Pull out every line from the listing that has the word "import".

────

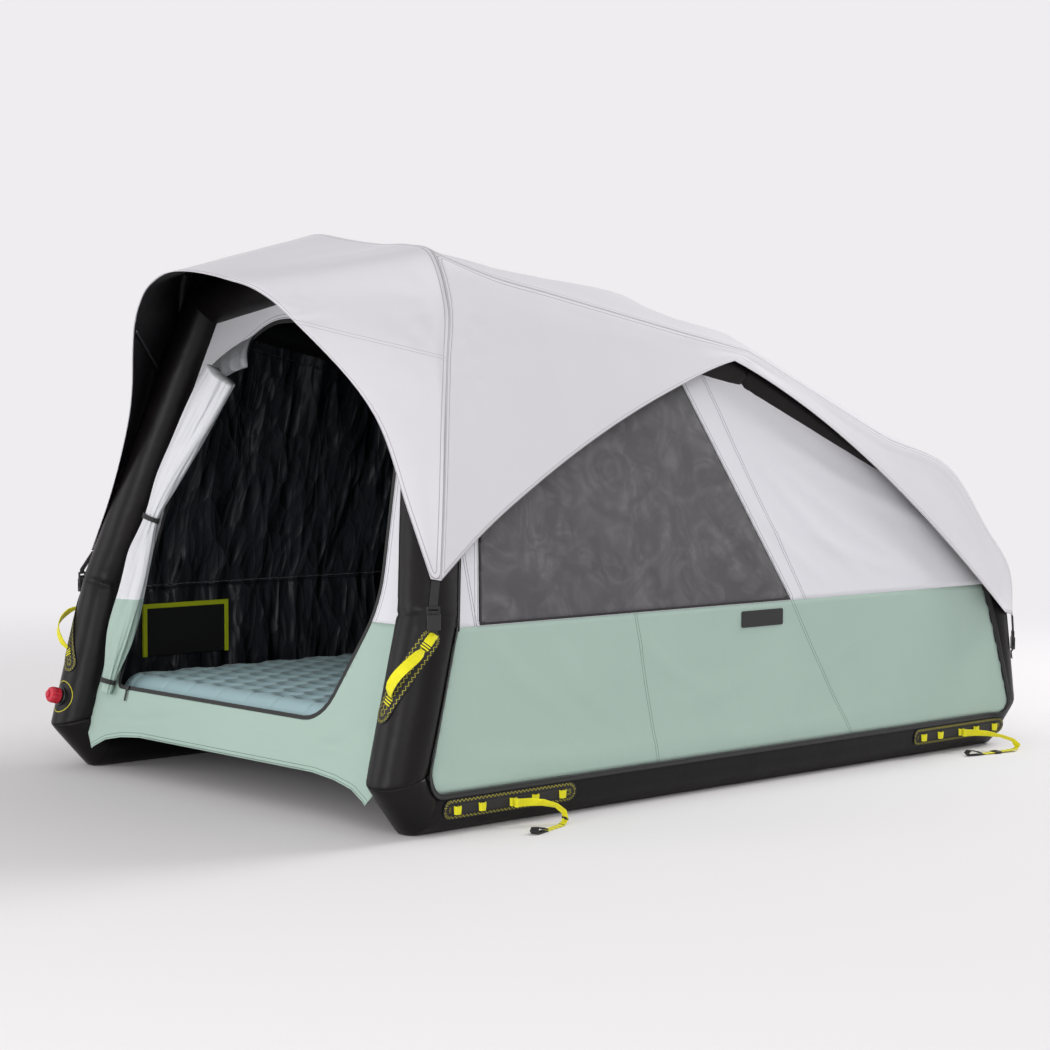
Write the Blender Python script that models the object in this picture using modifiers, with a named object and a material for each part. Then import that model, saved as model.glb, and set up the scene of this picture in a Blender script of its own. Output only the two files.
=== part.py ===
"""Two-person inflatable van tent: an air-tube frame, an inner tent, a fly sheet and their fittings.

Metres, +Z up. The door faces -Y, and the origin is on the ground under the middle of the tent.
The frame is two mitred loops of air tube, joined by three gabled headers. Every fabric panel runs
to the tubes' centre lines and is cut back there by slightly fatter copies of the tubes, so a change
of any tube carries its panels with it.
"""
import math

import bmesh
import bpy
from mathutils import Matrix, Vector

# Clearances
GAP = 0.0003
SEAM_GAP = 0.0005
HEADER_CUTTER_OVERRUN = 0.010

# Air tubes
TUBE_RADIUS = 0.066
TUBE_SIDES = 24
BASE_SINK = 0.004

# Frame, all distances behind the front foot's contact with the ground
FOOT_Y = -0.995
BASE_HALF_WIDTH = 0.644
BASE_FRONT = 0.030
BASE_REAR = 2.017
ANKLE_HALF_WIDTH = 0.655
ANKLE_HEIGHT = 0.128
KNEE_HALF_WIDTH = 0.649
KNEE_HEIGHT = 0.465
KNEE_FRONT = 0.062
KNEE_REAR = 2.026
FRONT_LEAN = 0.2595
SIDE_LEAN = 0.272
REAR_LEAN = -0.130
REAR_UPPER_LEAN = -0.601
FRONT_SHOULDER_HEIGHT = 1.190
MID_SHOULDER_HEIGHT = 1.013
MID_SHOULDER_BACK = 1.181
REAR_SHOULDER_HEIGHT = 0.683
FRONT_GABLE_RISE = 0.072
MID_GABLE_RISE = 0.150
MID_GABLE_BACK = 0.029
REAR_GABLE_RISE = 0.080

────

→ Task solution:
Write the Blender Python script that models the object in this picture using modifiers, with a named object and a material for each part. Then import that model, saved as model.glb, and set up the scene of this picture in a Blender script of its own. Output only the two files.
import math
import bmesh
import bpy
from mathutils import Matrix, Vector